SAP claimed that this model provides the economies of scale of the multi-tenant model, minus the peak-period slowdowns and service interruptions, plus the security of the single-tenant model.
Not surprisingly, given that SAP has the largest conventional back-office system installed base, the company is also promoting the integration of on-demand services with on-premises CRM installations.
Specifically, there are provisions for two-way data replication, to keep the hosted system with the same version of the truth as the customer’s existing on-premises installation. Eventually, when SAP gets around to issuing the next update of its on-premises CRM application, the business object models will also be harmonized.
Because SAP CRM On-Demand is being built on the same foundation as the company’s on-premises mySAP CRM family of products, Von Sosen sees no real danger of account conflicts.
Our On-Demand solution not a separate line of business and we won’t have salesforces competing for the same CRM customer, Von Sosen said. We’re encouraging our customers to forge a long-term relationship with us in CRM. This might start with the on-demand solution or it might start with mySAP [CRM].
SAP claims that it is on a roll with CRM, with revenues for the product line having increased 20% last year, and nearly double that rate in the Americas. Of new CRM sales, 30% have come from customers new to SAP. According to Darc Dencker-Rasmussen, senior vice president of CRM solution management at SAP, the company anticipates a similar proportion of new customers with the on demand offering.
SAP trotted out a couple customers who will be early adopters of the on demand CRM solution.
It was an easy decision for us, said Tim Gallagher, vice president of customer care at American Standard, which as been an SAP enterprise customers since 1999. On the wholesale side of our business, our representatives did not have the tools to get information from our back end systems.
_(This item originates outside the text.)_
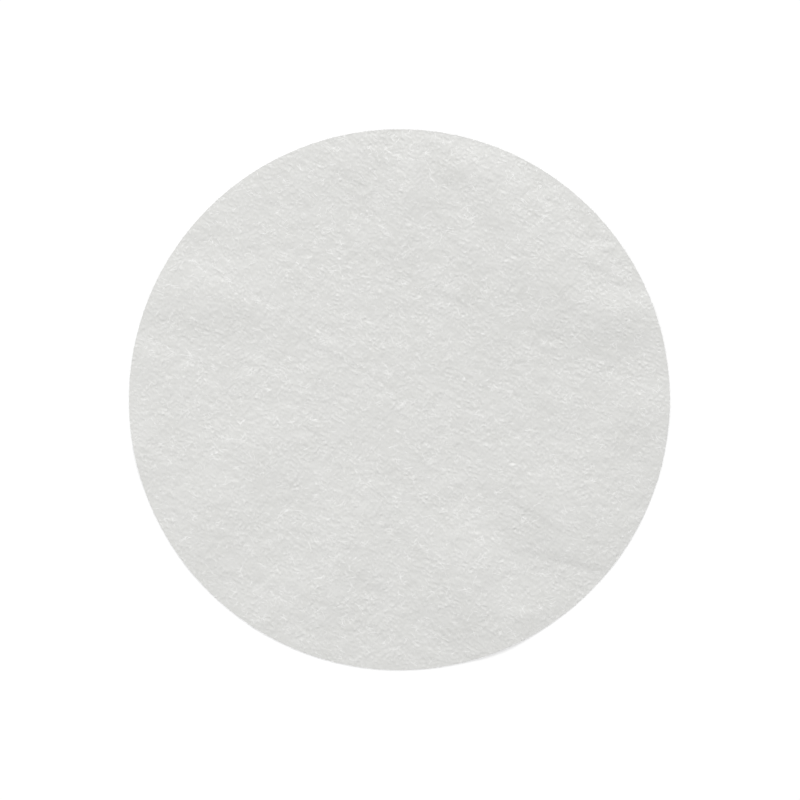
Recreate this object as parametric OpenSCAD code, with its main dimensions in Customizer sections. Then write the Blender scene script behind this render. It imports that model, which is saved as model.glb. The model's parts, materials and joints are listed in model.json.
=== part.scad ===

According to Marc Lautenbach, IBM’s general manager for the Americas, a survey of IBM customers indicated that 85% are talking about CRM implementations in the near term. IBM will resell the SAP on demand service, making the obvious hint that it has 5,600 consultants ready if customers want to integrate their new SAP on demand CRM offerings with other systems.
The service will be priced at several tiers, depending on the amount of functionality. There will be no requirement for a minimum subscription period — it can be terminated or transitioned to the conventional on-premises version at any time.
For basic contact management the entry price is $75 per user per month; for the complete bundle, the price goes to $125.
SAP is clearly taking aim at San Francisco-based on-demand CRM pioneer salesforce.com, whose CEO Marc Benioff slammed the German software giant in an internal memo entitled SAP on the defense this week.
According to that memo, which was intended for salesforce.com employees but leaked to the media yesterday, Benioff welcomed SAP’s move to the on-demand model, which he said the company had long dismissed.
[SAP] is helping us make on-demand the global standard, Benioff wrote. But he also took a vicious swipe at SAP’s track record in CRM.
[They] had better hope their on-demand offering will win more fans than their on-premise solution has, Benioff said, and pointed to recent Gartner research that shows only 19% of SAP CRM customers actually use the system. If less than a fifth of our customers used our service we’d consider that a failure.
Benioff also invited SAP customers to sign up for a free 30-day trial of salesforce.com’s service and make their own judgments.
With SAP now a player in the on-demand CRM space, it remains to be seen what plans Oracle Corp has for Siebel Systems Inc’s own On-Demand CRM offering going forward. Siebel shareholders OK’d the merger with Oracle earlier this week.
With the colorful characters involved, the on-demand model certainly has all the necessary ingredients to once again liven up the currently dull CRM market. Expect to see more sparks to fly between these three main antagonists this year.